Ce passionné de polo a fondé en 1989 sa société de magasins Duty-Free, King Power, dont les revenus ont explosé après qu’il a obtenu en 2006, grâce à ses réseaux politiques, la concession exclusive des magasins du nouvel aéroport de Bangkok. L’homme d’affaires s’est aussi montré très généreux avec les œuvres de charité du roi de Thaïlande, ce qui lui a permis de continuer à prospérer après la chute du premier ministre, Thaksin Shinawatra. La croissance du tourisme dans la région fait mécaniquement celle de King Power.
Un précurseur du « naming »
Le nom s’affiche partout à Leicester, sur les maillots des joueurs et tout autour du stade, qui porte le nom de l’entreprise du patron. Le King Power Stadium a succédé en 2011 au Walkers Stadium, qui était déjà une marque de chips sponsor du club. Le club a ainsi cédé au « naming » dès 2002, lorsque Leicester a quitté son antique stade de Filbert Street, soit plusieurs années avant ses rivaux de Premier League.

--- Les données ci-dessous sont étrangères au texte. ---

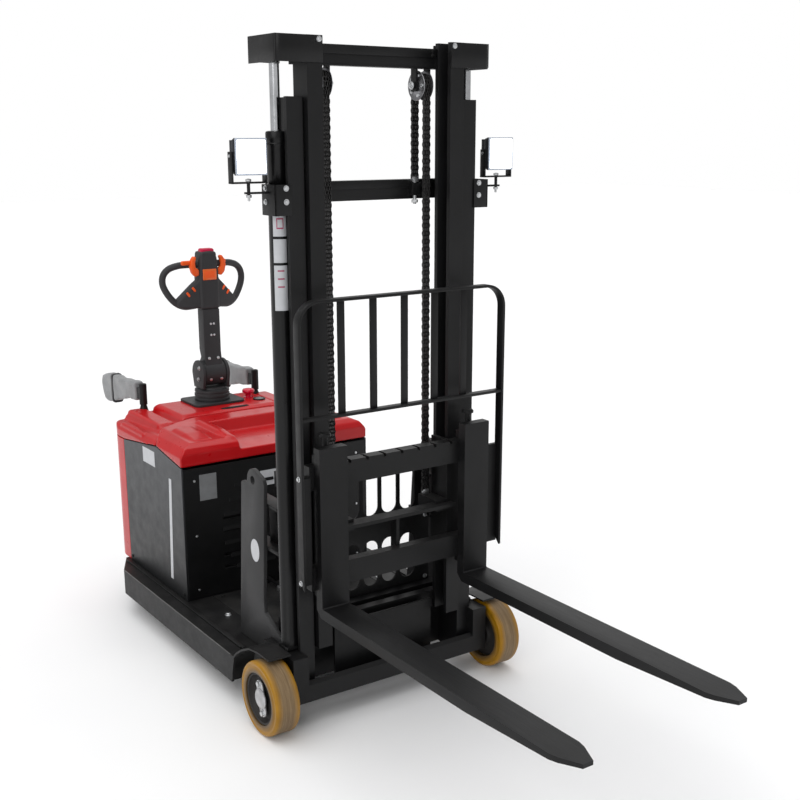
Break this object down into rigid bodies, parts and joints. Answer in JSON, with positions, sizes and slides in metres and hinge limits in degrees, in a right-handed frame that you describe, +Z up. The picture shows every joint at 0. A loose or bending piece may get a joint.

Vichai, qui a placé son fils à la direction exécutive du club, apporte ainsi de l’argent indirectement à Leicester City grâce au sponsoring du maillot et du stade. La ligue anglaise de football se demande par ailleurs si le milliardaire n’a pas tenté, au cours de la saison de la promotion en Premier League (2013-2014), de contourner son modèle de fair-play financier, visant à limiter les pertes des clubs.
A vrai dire, l’histoire telle que relatée par le Guardian laisse peu de doutes sur le fait que Leicester a fait passer 11 millions de livres dans ses caisses par l’intermédiaire du fils d’un haut responsable du football anglais, lui-même proche des propriétaires thaïlandais.
Le contrat surestimait lourdement la valeur du sponsoring du club et permettait, de la même manière que le Paris-Saint-Germain avait tenté d’échapper au fair-play financier de l’UEFA grâce à un accord monumental avec l’office du tourisme du Qatar, de contourner les règles du fair-play financier. L’enquête de la Premier League est toujours en cours mais Leicester a pu, cette année-là, monter en première division grâce à une masse salariale dépassant les revenus totaux du club. On a vu mieux comme porte-étendard d’un football sain.